Which of these advertising options do you think would be more effective at reaching that audience:
- A generic ad to all photographers with Enhanced CPC; or
- An ad that appeals to female photographers who are into food photography.
Hopefully, you chose #2.
Unfortunately, though, lots of marketers let ECPC “punt” for them when it comes to good advertising. They place all their faith in the bidding mechanism and don’t look at their targeting practices.
Of course, you could also use option #2 above with Enhanced CPC. But keep in mind, your market segment is already very well defined and you know what you need to bid to stay competitive. If your overall Quality Score is great, you shouldn’t have any problem landing clicks and conversions with manual bidding.
1. What is enhanced CPC?
Enhanced CPC, also known as ECPC, is a bid strategy which helps to maximize conversions and their value by adjusting your cost per click.
A perk of ECPC is that it will try to keep your average CPC below the max CPC you set when optimizing for conversions.

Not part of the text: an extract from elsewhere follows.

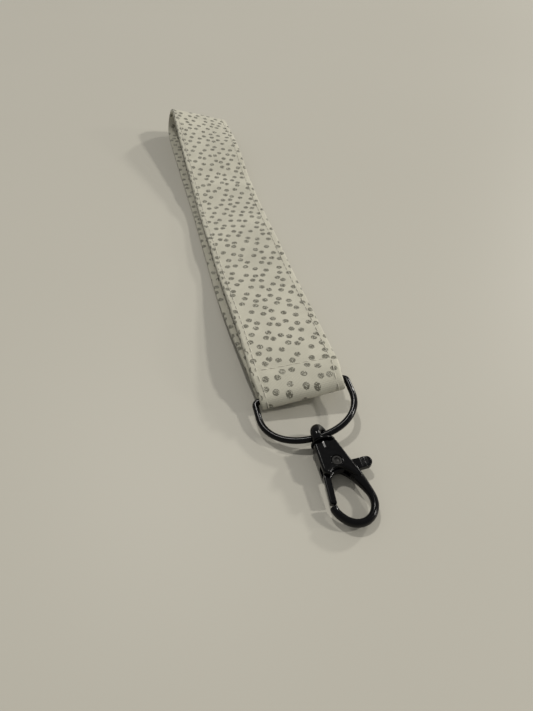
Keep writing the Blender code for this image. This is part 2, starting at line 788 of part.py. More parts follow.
def make_rivet(group, steel, clasp_pivot):
    top = BODY_THICKNESS / 2 - 0.1 * MM
    neck = BODY_THICKNESS / 2 - RECESS_DEPTH + 0.06 * MM
    profile = [(0.0, top - 0.35 * MM), (0.6 * MM, top - 0.3 * MM), (0.75 * MM, top)]
    profile += [(RIVET_HEAD_RADIUS - 0.15 * MM, top), (RIVET_HEAD_RADIUS, top - 0.1 * MM)]
    profile += [(RIVET_HEAD_RADIUS, neck), (RIVET_RADIUS, neck)]
    profile += [(radius, -height) for radius, height in reversed(profile)]
    rivet = turned("trigger_rivet", profile, group, steel, 20)
    shade(rivet.data)
    put_on(rivet, clasp_pivot, lever_place())


def make_spring(group, steel, clasp_pivot):
    """A torsion spring round the rivet: one leg on the head block, one in the lever."""
    per_turn = 12
    start = math.radians(112)
    points = []
    leg = Vector((math.cos(start), math.sin(start), 0.0))
    across = Vector((-math.sin(start), math.cos(start), 0.0))
    base = 0.15 * MM
    foot = SPRING_RADIUS * leg + Vector((0, 0, base))
    points.append(foot + leg * 1.1 * MM)
    points.append(foot + leg * 0.35 * MM - across * 0.05 * MM)
    pitch = 2 * SPRING_WIRE + 0.03 * MM
    for step in range(SPRING_TURNS * per_turn - 2):
        angle = start - 2 * math.pi * (step + 0.8) / per_turn
        height = base + pitch * step / per_turn
        points.append(Vector((SPRING_RADIUS * math.cos(angle), SPRING_RADIUS * math.sin(angle), height)))
    spring = wire_curve("trigger_spring", points, SPRING_WIRE, False, 0, group, steel)
    put_on(spring, clasp_pivot, lever_place())


def move_to_origin(group):
    """Hang every piece and top pivot on one empty, placed at the strap's ring end."""
    ring_end = add_empty("ring_end", group, Matrix.Identity(4))
    for thing in group.objects:
        if thing.parent is None and thing is not ring_end:
            thing.parent = ring_end
    ring_end.location = (0.0, -ORIGIN_FROM_RING_END, -UNDERSIDE_HEIGHT)


def build():
    clear_scene()
    group = make_collection("wristlet_keychain")
    cutters = make_collection("cutters")
    cotton = make_material("cotton_print", (0.62, 0.60, 0.52), 0.9, 0.0)
    webbing = make_material("core_webbing", (0.75, 0.73, 0.68), 0.95, 0.0)
    thread = make_material("sewing_thread", (0.72, 0.70, 0.62), 0.7, 0.0)
    black = make_material("black_coat", (0.012, 0.012, 0.012), 0.22, 0.0)
    steel = make_material("dark_steel", (0.05, 0.05, 0.05), 0.35, 0.9)
    frames = make_strap(group, cotton, webbing)
    make_edge_threads(frames, group, thread)
    make_seam_threads(frames, group, thread)
    ring_pivot = make_ring(group, black)
    eye_pivot = make_eye(group, cutters, black, ring_pivot)
    clasp_pivot = make_body(group, cutters, black, eye_pivot)
    make_lever(group, cutters, black, clasp_pivot)
    make_rivet(group, steel, clasp_pivot)
    make_spring(group, steel, clasp_pivot)
    move_to_origin(group)


build()
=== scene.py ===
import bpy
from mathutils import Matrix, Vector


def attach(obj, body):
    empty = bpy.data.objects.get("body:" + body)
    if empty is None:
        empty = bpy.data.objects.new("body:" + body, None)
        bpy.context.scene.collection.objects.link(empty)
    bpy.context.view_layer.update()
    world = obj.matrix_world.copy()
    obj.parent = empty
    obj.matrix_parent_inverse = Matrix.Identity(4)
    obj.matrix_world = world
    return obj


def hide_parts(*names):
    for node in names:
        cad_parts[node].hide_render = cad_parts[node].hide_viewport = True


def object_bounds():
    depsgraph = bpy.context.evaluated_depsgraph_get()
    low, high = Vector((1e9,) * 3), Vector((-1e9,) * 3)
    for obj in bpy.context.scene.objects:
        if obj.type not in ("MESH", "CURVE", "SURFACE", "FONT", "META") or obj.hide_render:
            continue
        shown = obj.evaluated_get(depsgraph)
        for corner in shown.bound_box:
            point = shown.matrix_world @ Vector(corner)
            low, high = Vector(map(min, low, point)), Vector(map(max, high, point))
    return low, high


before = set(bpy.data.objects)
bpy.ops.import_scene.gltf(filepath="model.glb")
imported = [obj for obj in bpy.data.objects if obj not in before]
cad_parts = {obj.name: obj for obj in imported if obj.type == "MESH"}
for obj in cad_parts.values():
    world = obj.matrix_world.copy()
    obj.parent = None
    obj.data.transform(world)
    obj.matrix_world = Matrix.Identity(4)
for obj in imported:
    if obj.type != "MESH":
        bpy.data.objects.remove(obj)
"""Wristlet keychain: a dotted cotton strap, a D-ring and a black swivel clasp.

Metres, +Z up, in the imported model's frame: the origin is on the strap's underside, halfway
along, +Y runs to the strap's far fold and the clasp lies along -Y.
"""
import math

import bmesh
import bpy
from mathutils import Matrix, Vector, noise

cad_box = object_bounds()

MM = 0.001
RING_END = Vector((0.0, -95.0, -0.07)) * MM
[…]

2. Should I use enhanced CPC?
Using an Enhanced CPC bid strategy could be extremely beneficial. Enhanced CPC gives you the control of setting your bids manually and the benefits of Google Ads Smart Bidding, which will optimize your bids for conversions.
It is a more hands off option if you’d like to check on your ads on a weekly basis as opposed to on the daily.
Enhanced CPC might seem like a great idea, but you need to be sure that it works for your brand. In this post, we’ve covered some key factors for you to consider:
- How much space is there in your ad budget?
- Do you have an established history of using Google Ads?
- How much time do you have to monitor, analyze and adjust your ad campaigns.
- Which is more important to you: ad placement, or reaching a specific audience segment?
- Is this a brief ad campaign, or part of a long term customer engagement strategy?
For more marketers, manual bidding is usually more effective. But there’s no hard-and-fast rule. Conduct your own experiments and see what works best for your brand.